Fanon, Frantz Omar

Fanon, Frantz Omar fräNts ômärˈ fänôNˈ [key], 1925–61, French West Indian psychiatrist, author, revolutionary, and leader of the Algerian National Front, b. Martinique. Educated in France, he went to Algeria (1953) to practice psychiatry. Sympathetic to the Algerian revolution from its inception (1954), Fanon resigned his medical post (1956) to become editor of the Algerian National Front's newspaper. His first book, Black Skin, White Masks (1952, tr. 1967), is a psychoanalytic study of black life and the internalization of racism in a white-dominated world. Considered one of the first books to study the psychology of colonialism, it is an indictment of racism, imperialism, and nationalism. In The Wretched of the Earth (1961, tr. 1963), published just before his death and considered by some to be his most important work, Fanon employed a fiery rhetoric to call for a violent revolution led by the peasants of the Third World, rather than by the proletariat, leading to socialism. The book focuses on international violence and national consciousness, while providing a psychoanalytic investigation into mental disorders associated with colonialism. According to Fanon, a new type of humanity, modern yet proud of its nonwhite heritage and undergirded with an ethic of radical empathy, would emerge from revolutionary, anticolonial struggle.
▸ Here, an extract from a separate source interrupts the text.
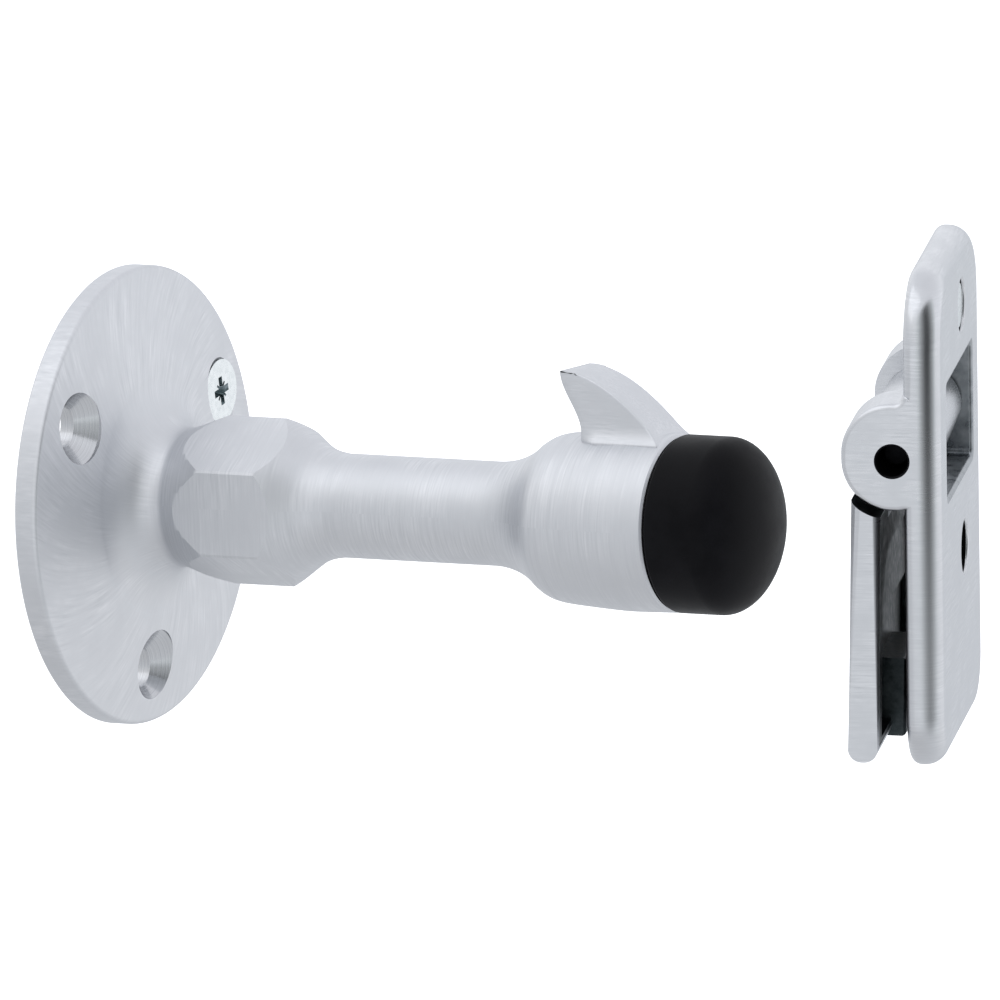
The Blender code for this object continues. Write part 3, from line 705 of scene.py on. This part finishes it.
def plate_hole_cutter():
    """The through hole, with its countersink on the plate's front."""
    cone = (PLATE_SINK_RADIUS - PLATE_HOLE_RADIUS) / math.tan(SINK_HALF_ANGLE)
    profile = [(PLATE_FRONT - MARGIN, 0.0), (PLATE_FRONT - MARGIN, PLATE_SINK_RADIUS)]
    profile += [(PLATE_FRONT, PLATE_SINK_RADIUS), (PLATE_FRONT + cone, PLATE_HOLE_RADIUS)]
    profile += [(PLATE_BACK + MARGIN, PLATE_HOLE_RADIUS), (PLATE_BACK + MARGIN, 0.0)]
    return turned(profile, ROUND_SIDES)


def plate_hole_rim():
    """The rounded rim of a hole on the plate's back."""
    profile = [(PLATE_BACK - HOLE_RIM_ROUND, 0.0)]
    for depth, grow in rim_steps(HOLE_RIM_ROUND, 5):
        profile.append((PLATE_BACK - depth, PLATE_HOLE_RADIUS + grow))
    profile += [(PLATE_BACK + MARGIN, PLATE_HOLE_RADIUS + HOLE_RIM_ROUND), (PLATE_BACK + MARGIN, 0.0)]
    return turned(profile, ROUND_SIDES)


def pin_bore(width):
    """A round cutter along the pin, its rims eased where it leaves the sides."""
    reach = width / 2
    rim = [(-reach + d, PIN_HOLE_RADIUS + g) for d, g in reversed(rim_steps(HOLE_RIM_ROUND, 4))]
    half = [(-reach - MARGIN, 0.0), (-reach - MARGIN, PIN_HOLE_RADIUS + HOLE_RIM_ROUND)] + rim
    return along_pin(turned(half + [(-x, r) for x, r in reversed(half)], ROUND_SIDES))


def build_plate(keeper, chrome, window_painted_shade, machined, dark):
    slab = prism(plate_outline(PLATE_FRONT), (PLATE_BACK - PLATE_FRONT, 0, 0))
    round_edges(slab, lambda edge: in_plane(edge, 0, PLATE_BACK), PLATE_BACK_ROUND, 12)
    round_edges(slab, lambda edge: in_plane(edge, 0, PLATE_FRONT), PLATE_FRONT_ROUND, 6)
    plate = add_mesh("keeper_plate", slab, keeper, chrome)
    half = KEEPER_WIDTH / 2
    combine(plate, ear_shape(-half, -half), "UNION", chrome)
    combine(plate, ear_shape(EAR_GAP / 2, half), "UNION", chrome)
    # The window's walls take chrome darkened as painted shade.
    combine(plate, window_cutter(), "DIFFERENCE", window_painted_shade)
    for y, z in PLATE_HOLES:
        combine(plate, plate_hole_rim(), "DIFFERENCE", machined, (0, y, z))
        # Painted shade: the hole's wall is near black.
        combine(plate, plate_hole_cutter(), "DIFFERENCE", dark, (0, y, z))
    # Painted shade: the pin's bore through the plate is near black.
    combine(plate, pin_bore(KEEPER_WIDTH), "DIFFERENCE", dark)
    finish_piece(plate, "door_keeper", "door_plate")


def build_pin(keeper, dark):
    half = PIN_LENGTH / 2
    profile = [(-half, 0.0)]
    profile += arc((-half + GAP, PIN_RADIUS - GAP), GAP, 180, 90, 5)
    profile += [(-x, r) for x, r in reversed(profile)]
    pin = add_mesh("keeper_pin", along_pin(turned(profile, ROUND_SIDES)), keeper, dark)
    finish_piece(pin, "door_keeper", "hinge_pin")


def build_plate_screw(keeper, zinc, dark):
    radius = PLATE_HOLE_RADIUS - GAP
    front = PLATE_FRONT + GAP
    cone_end = front + (PLATE_SINK_RADIUS - PLATE_HOLE_RADIUS) / math.tan(SINK_HALF_ANGLE)
    end = PLATE_BACK - GAP
    profile = [(front, 0.0), (front, PLATE_SINK_RADIUS - GAP), (cone_end, radius)]
    profile += [(end - GAP, radius), (end, radius - GAP), (end, 0.0)]
    place = keeper @ Matrix.Translation((0.0, *PLATE_HOLES[0]))
    screw = add_mesh("keeper_screw", turned(profile, ROUND_SIDES), place, zinc)
    recess = cross_recess(-front, *PLATE_SCREW_RECESS)
    bmesh.ops.rotate(recess, verts=recess.verts, matrix=Matrix.Rotation(math.pi, 3, "Z"))
    # The recess's faces take dark, zinc with painted shade.
    combine(screw, recess, "DIFFERENCE", dark)
    finish_piece(screw, "door_keeper", "plate_screw")


def flap_slab():
    half = KEEPER_WIDTH / 2
    corners = ((-half, FLAP_BOTTOM), (half, FLAP_BOTTOM), (half, 0.0), (-half, 0.0))
    slab = prism([(FLAP_FRONT, y, z) for y, z in corners], (FLAP_BACK - FLAP_FRONT, 0, 0))

    def at_foot(edge):
        level = all(vert.co.z < FLAP_BOTTOM + WELD for vert in edge.verts)
        return level and abs(edge.verts[0].co.x - edge.verts[1].co.x) < WELD

    def side_edge(x):
        def chosen(edge):
            upright = abs(edge.verts[0].co.z - edge.verts[1].co.z) > KEEPER_WIDTH / 2
            return upright and in_plane(edge, 0, x)

        return chosen

    round_edges(slab, at_foot, FLAP_FOOT_ROUND, 12)
    round_edges(slab, side_edge(FLAP_FRONT), FLAP_FRONT_ROUND, 6)
    round_edges(slab, side_edge(FLAP_BACK), FLAP_BACK_ROUND, 4)
    return slab


def ear_clearance():
    width = (KEEPER_WIDTH - KNUCKLE_WIDTH) / 2 + MARGIN
    radius = FLAP_TOP_RADIUS
    profile = [(0.0, 0.0), (0.0, radius), (width, radius), (width, 0.0)]
    return along_pin(turned(profile, FINE_SIDES))


def knuckle_shape():
    """The flap's knuckle about the pin, with the thick web that joins it to the flap."""
    outline = [(FLAP_FRONT, WEB_FOOT)]
    for step in range(KNUCKLE_SWEEP_STEPS, 0, -1):
        turn = step / KNUCKLE_SWEEP_STEPS
        radius = KNUCKLE_RADIUS - (KNUCKLE_RADIUS + FLAP_FRONT) * smoothstep(turn)
        angle = math.pi / 2 * (1 + turn)
        outline.append((radius * math.cos(angle), radius * math.sin(angle)))
    outline += arc((0.0, 0.0), KNUCKLE_RADIUS, 90, -10, 30)
    outline += [WEB_CORNER, (FLAP_BACK, WEB_CORNER[1]), (FLAP_BACK, WEB_FOOT)]
    half = KNUCKLE_WIDTH / 2
    shape = prism([(x, -half, z) for x, z in outline], (0, KNUCKLE_WIDTH, 0))
    round_edges(shape, lambda edge: in_plane(edge, 1, half), GAP, 2)
    round_edges(shape, lambda edge: in_plane(edge, 1, -half), GAP, 2)
    return shape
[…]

In 2018, an edited collection of unpublished works—comprising approximately half of Fanon's entire output—was published, titled Alienation and Freedom.

See biographies by D. Caute (1970), I. L. Gendzier (1973), D. Macey (2001), and C. J. Lee (2015); studies by J. McCulloch (1983), R. C. Onwuanibe (1983), A. Alessandrini (1999), N. C. Gibson (2003), L. R. Gordon (2015), J. A. Gordon (2015), D. Marriott (2018), and G. Arnall (2020). See also J. D. Le Sueur, Uncivil War: Intellectuals and Identity Politics during the Decolonization of Algeria (2001), T. Shepard, The Invention of Decolonization: The Algerian War and the Remaking of France (2006), and C. Robcis, Disalienation: Politics, Philosophy, and Radical Psychiatry in Postwar France (2021).